*** Data provided ***

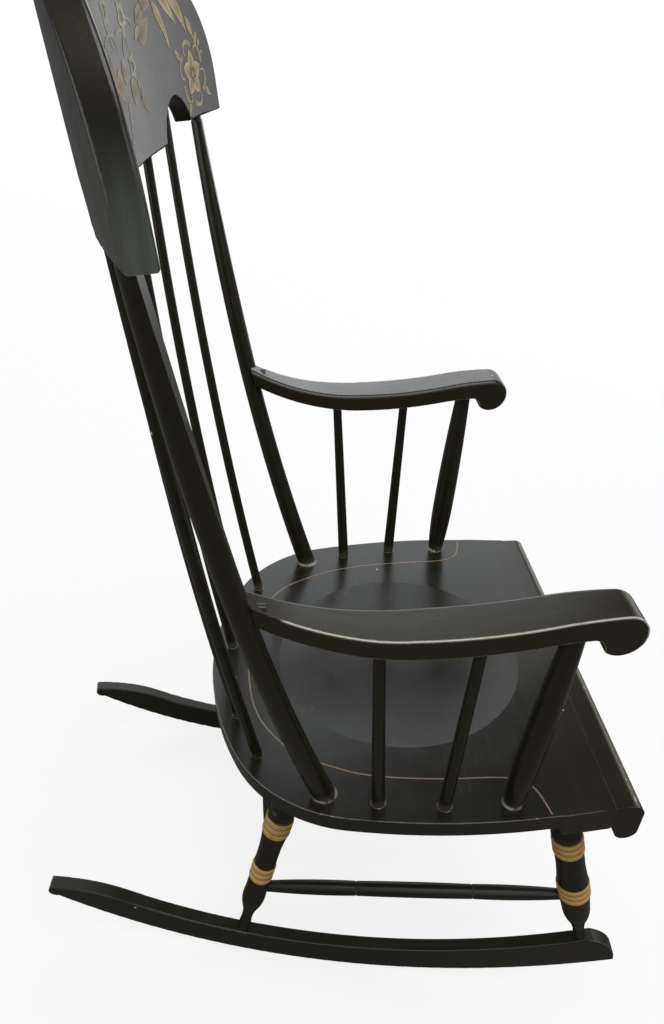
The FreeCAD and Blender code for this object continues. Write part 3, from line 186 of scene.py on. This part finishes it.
class OldPaint(Finish):
    """Old black paint under a worn varnish. Its masks are named for what they show and can be changed
    before dress() joins them up."""

    def __init__(self, name, turned=SEAT, grain=(70.0, 70.0, 5.0), black=BLACK, olive=OLIVE,
                 reach=0.0022):
        super().__init__(name)
        self.at = self.place(turned)
        self.x, self.y, self.z = self.axes(self.at)
        self.drift = self.noise(self.at, 7.0, 2.0)
        self.brush = self.noise(self.vector("MULTIPLY", self.at, grain), 1.0, 4.0, 0.6)
        self.fine = self.noise(self.at, 240.0, 3.0, 0.7)
        self.ragged = self.noise(self.at, 75.0, 5.0, 0.72)
        self.patches = self.noise(self.at, 16.0, 3.0, 0.6)
        self.normal = self.node("ShaderNodeNewGeometry", output="Normal")
        self.rounded = self.node("ShaderNodeBevel", {"samples": 6}, {"Radius": reach})
        self.edge = 1 - self.dot(self.rounded, self.normal)
        self.base = self.mix((self.drift * 0.7 + self.brush * 0.45).above(0.30, 0.30), black, olive)
        self.gloss = 0.0
        self.chips = self.flecks(38.0, 0.90, 0.55)

    def facing(self, x, y, z):
        """How far the rounded-over surface faces a direction of the seat frame."""
        return self.dot(self.rounded, SEAT.to_3x3() @ Vector((x, y, z)))

    def flecks(self, scale, rarity, size):
        """Small chips in a few of many cells, each of its own size."""
        shifted = self.vector("ADD", self.at, self.vector("MULTIPLY", self.fine, (0.0016, 0.0012, 0.0014)))
        distance = self.node("ShaderNodeTexVoronoi", {"feature": "F1"}, {"Vector": shifted, "Scale": scale})
        chance = self.axes(distance.output("Color"))[0]
        return ((chance - rarity) * size - distance).above(0.0, 0.006)

    def over(self, mask, tone):
        self.base = self.mix(mask, self.base, tone)

    def wear(self, strength, undercoat=UNDERCOAT, wood=BARE_WOOD):
        """Edges rubbed through to the undercoat, and to the wood where they stand out most."""
        rubbed_and_sheen = (self.edge * strength).clamped() * 0.62 + self.ragged * 0.62 + self.patches * 0.30
        self.over(rubbed_and_sheen.above(0.84, 0.06), undercoat)
        self.over(rubbed_and_sheen.above(0.95, 0.05), wood)
        return rubbed_and_sheen

    def dress(self, roughness, relief=1.0):
        """Joins the masks up. Relief is how much of the brush strokes and grain can be felt."""
        self.over(self.chips, CHALK)
        rough = (roughness + 0.16 * (self.patches - 0.5) + 0.10 * (self.fine - 0.5)
                 + 0.12 * (self.brush - 0.5) + 0.35 * self.chips + self.gloss)
        strokes = self.bump(self.brush, BRUSH_DEPTH, 0.30 * relief)
        grain = self.bump(self.fine, GRAIN_DEPTH, 0.22 * relief, strokes)
        self.set(Base_Color=self.base, Roughness=rough, Normal=grain, Specular_IOR_Level=0.5)
        return self


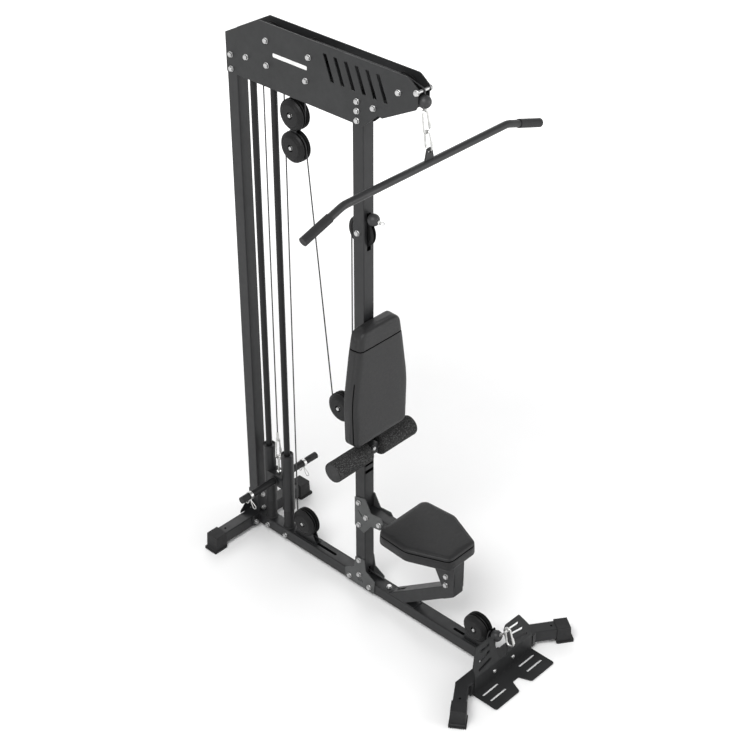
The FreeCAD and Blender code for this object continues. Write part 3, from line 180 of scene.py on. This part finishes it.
def powder_coat(name, colour, rough, grain=0.12, gloss=0.34):
    # baked powder paint: fine orange peel, faint cloudiness, and a painted highlight that makes it lighter
    # along the edges
    s = Shader(name)
    rounded = s.soft_edge(0.0012)
    cloud = s.ramp(s.noise(9.0, 4.0), [(0.3, scaled(colour, 0.86)), (0.7, scaled(colour, 1.14))])
    # painted highlight: the colour rises towards 2.4 times the coat's along the edges, broken up by noise
    edge_highlight_breakup = s.noise(60.0, 6.0, 0.65)
    painted_edge_highlight = s.edge_mask(rounded, 2.2)
    base = s.mix(s.calc("MULTIPLY", painted_edge_highlight, edge_highlight_breakup), cloud, grey(scaled(colour, 2.4)))
    roughness = s.ramp(s.noise(34.0, 5.0, 0.6), [(0.3, rough - 0.05), (0.7, rough + 0.07)])
    peel = s.bump(s.noise(1400.0, 2.0), grain, 0.0004, rounded)
    return s.set(Base_Color=base, Roughness=roughness, Normal=peel, Specular_IOR_Level=gloss)


def plated(name, colour, rough):
    # bright zinc: cloudy passivation over a finely pitted face
    s = Shader(name)
    rounded = s.soft_edge(0.0008)
    tint = s.ramp(s.noise(70.0, 4.0), [(0.3, scaled(colour, 0.82)), (0.7, scaled(colour, 1.08))])
    roughness = s.ramp(s.noise(220.0, 4.0, 0.6), [(0.3, rough - 0.06), (0.7, rough + 0.12)])
    pits = s.bump(s.noise(900.0), 0.10, 0.0003, rounded)
    return s.set(Base_Color=tint, Metallic=1.0, Roughness=roughness, Normal=pits)


def moulded(name, colour, rough, grain=0.15, scale=900.0, gloss=0.30):
    # moulded plastic or rubber: spark-eroded grain and a slight bloom
    s = Shader(name)
    rounded = s.soft_edge(0.0010)
    tint = s.ramp(s.noise(26.0, 5.0), [(0.3, scaled(colour, 0.80)), (0.7, scaled(colour, 1.22))])
    roughness = s.ramp(s.noise(120.0, 4.0, 0.6), [(0.3, rough - 0.05), (0.7, rough + 0.08)])
    skin = s.bump(s.noise(scale, 3.0, 0.6), grain, 0.0004, rounded)
    return s.set(Base_Color=tint, Roughness=roughness, Normal=skin, Specular_IOR_Level=gloss)


def coated_cloth(name, colour, rough, gloss, seams):
    # black upholstery vinyl: pebbled grain a millimetre or so across with painted shade in its crevices,
    # fine pores and stitched seams with painted shade along them
    s = Shader(name)
    pebble = s.cells(720.0, "DISTANCE_TO_EDGE")
    pores = s.noise(2600.0, 2.0)
    folds = s.noise(42.0, 3.0)
    tint = s.ramp(s.noise(7.0, 4.0), [(0.3, scaled(colour, 0.90)), (0.7, scaled(colour, 1.10))])
    # painted shade: the colour darkens towards the edges of the pebble cells, the crevices between the
    # pebbles
    painted_grain_shade = s.ramp(pebble, [(0.0, 0.62), (0.10, 1.0)])
    dark = s.node("ShaderNodeMix", data_type="RGBA", blend_type="MULTIPLY")
    dark.inputs["Factor"].default_value = 0.5
    s.link(tint, dark.inputs["A"])
    s.link(painted_grain_shade, dark.inputs["B"])
    roughness = s.ramp(s.noise(90.0, 4.0, 0.6), [(0.3, rough - 0.05), (0.7, rough + 0.06)])
    first = s.bump(s.ramp(pebble, [(0.0, 0.0), (0.12, 1.0)]), 0.16, 0.0004)
    second = s.bump(pores, 0.07, 0.0003, first)
    normal = s.bump(folds, 0.05, 0.004, second)
    base = dark.outputs["Result"]
    shine = gloss
    # painted shade along each seam: the colour falls to a tenth of the vinyl's and the shine goes, as in the
    # shaded crease
    for axis, at, top in seams:
        line = s.seam(axis, at, top)
        base = s.mix(line, grey(scaled(colour, 0.10)), base)
        normal = s.bump(line, 0.9, 0.0016, normal)
        shine = s.calc("MULTIPLY", line, shine)
    return s.set(Base_Color=base, Roughness=roughness, Normal=normal, Specular_IOR_Level=shine)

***

Please set down all the data word for word.

### Completed task
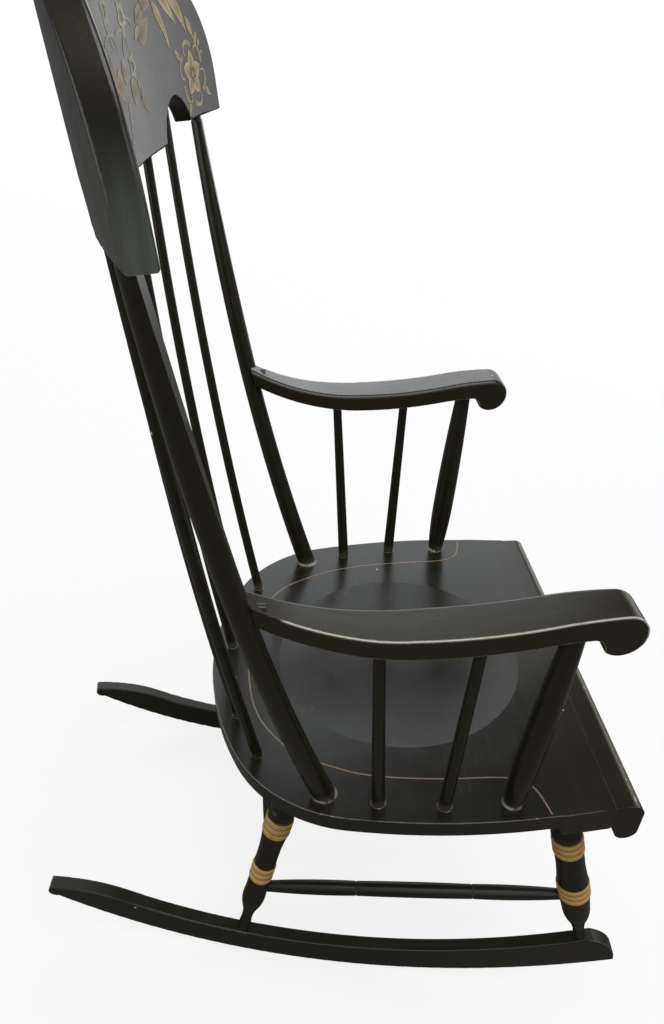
The FreeCAD and Blender code for this object continues. Write part 3, from line 186 of scene.py on. This part finishes it.
class OldPaint(Finish):
    """Old black paint under a worn varnish. Its masks are named for what they show and can be changed
    before dress() joins them up."""

    def __init__(self, name, turned=SEAT, grain=(70.0, 70.0, 5.0), black=BLACK, olive=OLIVE,
                 reach=0.0022):
        super().__init__(name)
        self.at = self.place(turned)
        self.x, self.y, self.z = self.axes(self.at)
        self.drift = self.noise(self.at, 7.0, 2.0)
        self.brush = self.noise(self.vector("MULTIPLY", self.at, grain), 1.0, 4.0, 0.6)
        self.fine = self.noise(self.at, 240.0, 3.0, 0.7)
        self.ragged = self.noise(self.at, 75.0, 5.0, 0.72)
        self.patches = self.noise(self.at, 16.0, 3.0, 0.6)
        self.normal = self.node("ShaderNodeNewGeometry", output="Normal")
        self.rounded = self.node("ShaderNodeBevel", {"samples": 6}, {"Radius": reach})
        self.edge = 1 - self.dot(self.rounded, self.normal)
        self.base = self.mix((self.drift * 0.7 + self.brush * 0.45).above(0.30, 0.30), black, olive)
        self.gloss = 0.0
        self.chips = self.flecks(38.0, 0.90, 0.55)

    def facing(self, x, y, z):
        """How far the rounded-over surface faces a direction of the seat frame."""
        return self.dot(self.rounded, SEAT.to_3x3() @ Vector((x, y, z)))

    def flecks(self, scale, rarity, size):
        """Small chips in a few of many cells, each of its own size."""
        shifted = self.vector("ADD", self.at, self.vector("MULTIPLY", self.fine, (0.0016, 0.0012, 0.0014)))
        distance = self.node("ShaderNodeTexVoronoi", {"feature": "F1"}, {"Vector": shifted, "Scale": scale})
        chance = self.axes(distance.output("Color"))[0]
        return ((chance - rarity) * size - distance).above(0.0, 0.006)

    def over(self, mask, tone):
        self.base = self.mix(mask, self.base, tone)

    def wear(self, strength, undercoat=UNDERCOAT, wood=BARE_WOOD):
        """Edges rubbed through to the undercoat, and to the wood where they stand out most."""
        rubbed_and_sheen = (self.edge * strength).clamped() * 0.62 + self.ragged * 0.62 + self.patches * 0.30
        self.over(rubbed_and_sheen.above(0.84, 0.06), undercoat)
        self.over(rubbed_and_sheen.above(0.95, 0.05), wood)
        return rubbed_and_sheen

    def dress(self, roughness, relief=1.0):
        """Joins the masks up. Relief is how much of the brush strokes and grain can be felt."""
        self.over(self.chips, CHALK)
        rough = (roughness + 0.16 * (self.patches - 0.5) + 0.10 * (self.fine - 0.5)
                 + 0.12 * (self.brush - 0.5) + 0.35 * self.chips + self.gloss)
        strokes = self.bump(self.brush, BRUSH_DEPTH, 0.30 * relief)
        grain = self.bump(self.fine, GRAIN_DEPTH, 0.22 * relief, strokes)
        self.set(Base_Color=self.base, Roughness=rough, Normal=grain, Specular_IOR_Level=0.5)
        return self


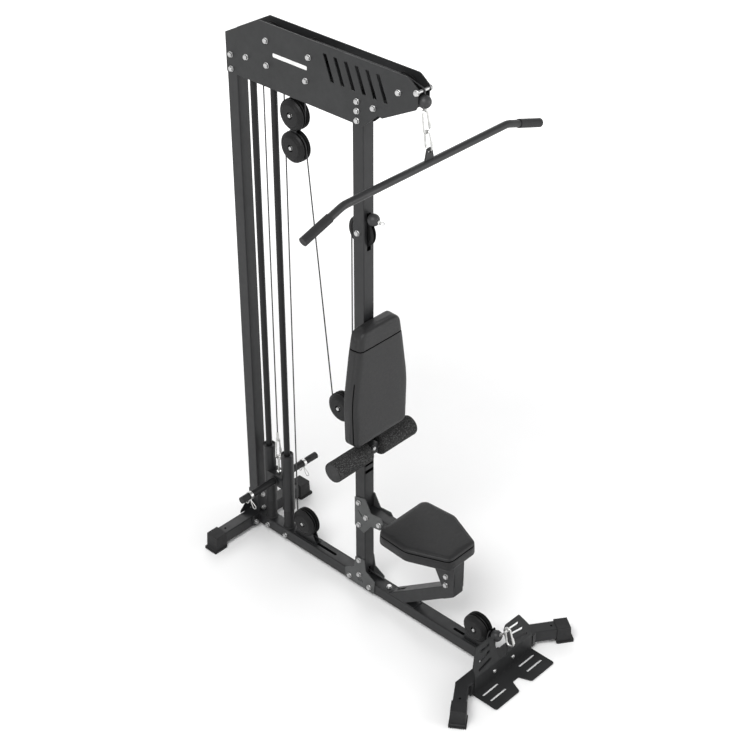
The FreeCAD and Blender code for this object continues. Write part 3, from line 180 of scene.py on. This part finishes it.
def powder_coat(name, colour, rough, grain=0.12, gloss=0.34):
    # baked powder paint: fine orange peel, faint cloudiness, and a painted highlight that makes it lighter
    # along the edges
    s = Shader(name)
    rounded = s.soft_edge(0.0012)
    cloud = s.ramp(s.noise(9.0, 4.0), [(0.3, scaled(colour, 0.86)), (0.7, scaled(colour, 1.14))])
    # painted highlight: the colour rises towards 2.4 times the coat's along the edges, broken up by noise
    edge_highlight_breakup = s.noise(60.0, 6.0, 0.65)
    painted_edge_highlight = s.edge_mask(rounded, 2.2)
    base = s.mix(s.calc("MULTIPLY", painted_edge_highlight, edge_highlight_breakup), cloud, grey(scaled(colour, 2.4)))
    roughness = s.ramp(s.noise(34.0, 5.0, 0.6), [(0.3, rough - 0.05), (0.7, rough + 0.07)])
    peel = s.bump(s.noise(1400.0, 2.0), grain, 0.0004, rounded)
    return s.set(Base_Color=base, Roughness=roughness, Normal=peel, Specular_IOR_Level=gloss)


def plated(name, colour, rough):
    # bright zinc: cloudy passivation over a finely pitted face
    s = Shader(name)
    rounded = s.soft_edge(0.0008)
    tint = s.ramp(s.noise(70.0, 4.0), [(0.3, scaled(colour, 0.82)), (0.7, scaled(colour, 1.08))])
    roughness = s.ramp(s.noise(220.0, 4.0, 0.6), [(0.3, rough - 0.06), (0.7, rough + 0.12)])
    pits = s.bump(s.noise(900.0), 0.10, 0.0003, rounded)
    return s.set(Base_Color=tint, Metallic=1.0, Roughness=roughness, Normal=pits)


def moulded(name, colour, rough, grain=0.15, scale=900.0, gloss=0.30):
    # moulded plastic or rubber: spark-eroded grain and a slight bloom
    s = Shader(name)
    rounded = s.soft_edge(0.0010)
    tint = s.ramp(s.noise(26.0, 5.0), [(0.3, scaled(colour, 0.80)), (0.7, scaled(colour, 1.22))])
    roughness = s.ramp(s.noise(120.0, 4.0, 0.6), [(0.3, rough - 0.05), (0.7, rough + 0.08)])
    skin = s.bump(s.noise(scale, 3.0, 0.6), grain, 0.0004, rounded)
    return s.set(Base_Color=tint, Roughness=roughness, Normal=skin, Specular_IOR_Level=gloss)


def coated_cloth(name, colour, rough, gloss, seams):
    # black upholstery vinyl: pebbled grain a millimetre or so across with painted shade in its crevices,
    # fine pores and stitched seams with painted shade along them
    s = Shader(name)
    pebble = s.cells(720.0, "DISTANCE_TO_EDGE")
    pores = s.noise(2600.0, 2.0)
    folds = s.noise(42.0, 3.0)
    tint = s.ramp(s.noise(7.0, 4.0), [(0.3, scaled(colour, 0.90)), (0.7, scaled(colour, 1.10))])
    # painted shade: the colour darkens towards the edges of the pebble cells, the crevices between the
    # pebbles
    painted_grain_shade = s.ramp(pebble, [(0.0, 0.62), (0.10, 1.0)])
    dark = s.node("ShaderNodeMix", data_type="RGBA", blend_type="MULTIPLY")
    dark.inputs["Factor"].default_value = 0.5
    s.link(tint, dark.inputs["A"])
    s.link(painted_grain_shade, dark.inputs["B"])
    roughness = s.ramp(s.noise(90.0, 4.0, 0.6), [(0.3, rough - 0.05), (0.7, rough + 0.06)])
    first = s.bump(s.ramp(pebble, [(0.0, 0.0), (0.12, 1.0)]), 0.16, 0.0004)
    second = s.bump(pores, 0.07, 0.0003, first)
    normal = s.bump(folds, 0.05, 0.004, second)
    base = dark.outputs["Result"]
    shine = gloss
    # painted shade along each seam: the colour falls to a tenth of the vinyl's and the shine goes, as in the
    # shaded crease
    for axis, at, top in seams:
        line = s.seam(axis, at, top)
        base = s.mix(line, grey(scaled(colour, 0.10)), base)
        normal = s.bump(line, 0.9, 0.0016, normal)
        shine = s.calc("MULTIPLY", line, shine)
    return s.set(Base_Color=base, Roughness=roughness, Normal=normal, Specular_IOR_Level=shine)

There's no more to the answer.